Near the end of the second part, Don Quixote does battle with the Knight of the White Moon – actually a learned young man who exacts from the Don a pledge to go home and give up knight errantry if he is defeated. When Don Quixote falls, he dutifully obeys, taking to his bed and soon awakening from a dream cured of his madness. In one of the most moving passages in literature, Sancho tries to restore his faith, but Don Quixote condemns all books of chivalry before breathing his last.
Though the novel is filled with battles of various kinds, Don Quixote reminds contemporary health professionals that the real battle takes place within.
In giants we must kill pride and ignorance. But our greatest foes, and those we must chiefly combat, are within. Envy we must overcome by generosity and nobleness of spirit; anger, by a reposed and quiet mind; riot and drowsiness, by vigilance and temperance; lasciviousness, by our inviolable fidelity to the mistresses of our thoughts; and sloth, by our indefatigable peregrinations through the universe. . . . This, Sancho, is the road to lasting fame and good and honorable renown.

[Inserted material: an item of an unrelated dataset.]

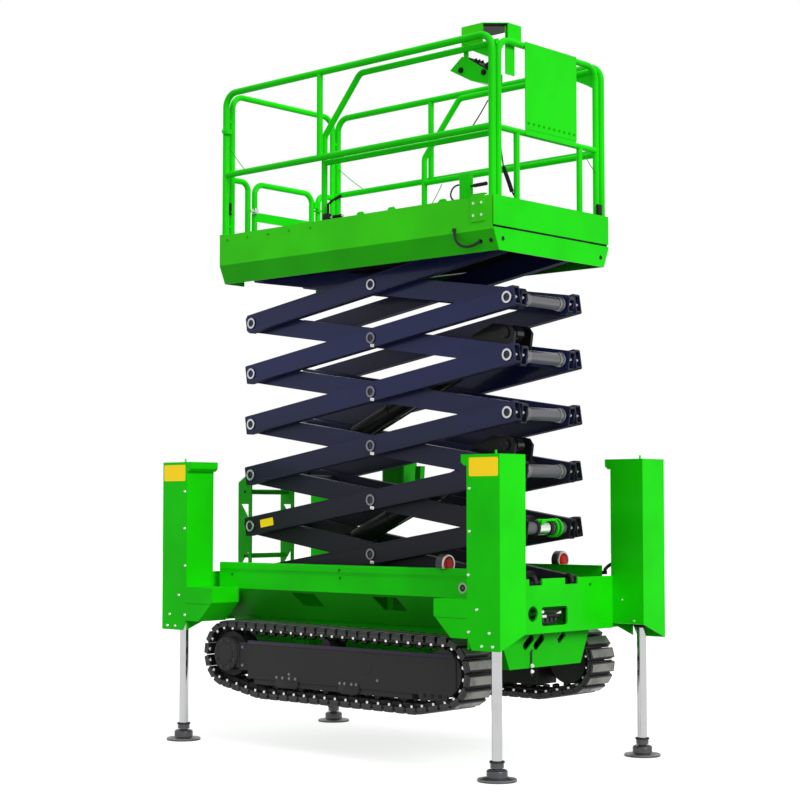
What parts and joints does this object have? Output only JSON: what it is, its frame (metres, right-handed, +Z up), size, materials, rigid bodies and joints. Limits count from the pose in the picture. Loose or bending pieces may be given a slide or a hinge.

There is a venerable Spanish saying: “You read Don Quixote three times in your life. The first time it makes you laugh. The second time it makes you think. And the third time it makes you cry.” While individual reactions to the book may vary, those who know it best would certainly concur with the recommendation to read Cervantes’ masterpiece at least three times. There is perhaps no better literary source of inspiration and resilience for today’s health professionals.
Some would say that to continue to find meaning and vitality in contemporary healthcare is a quixotic quest, a denial of harsh realities that should discourage rather than lift up the hearts of health professionals. Perhaps they are right, but I believe we need to understand the true meaning of quixotic, which is to persist in spite of all obstacles in the pursuit of something beautiful and good, knowing that simply doing so is far more important than any outcome.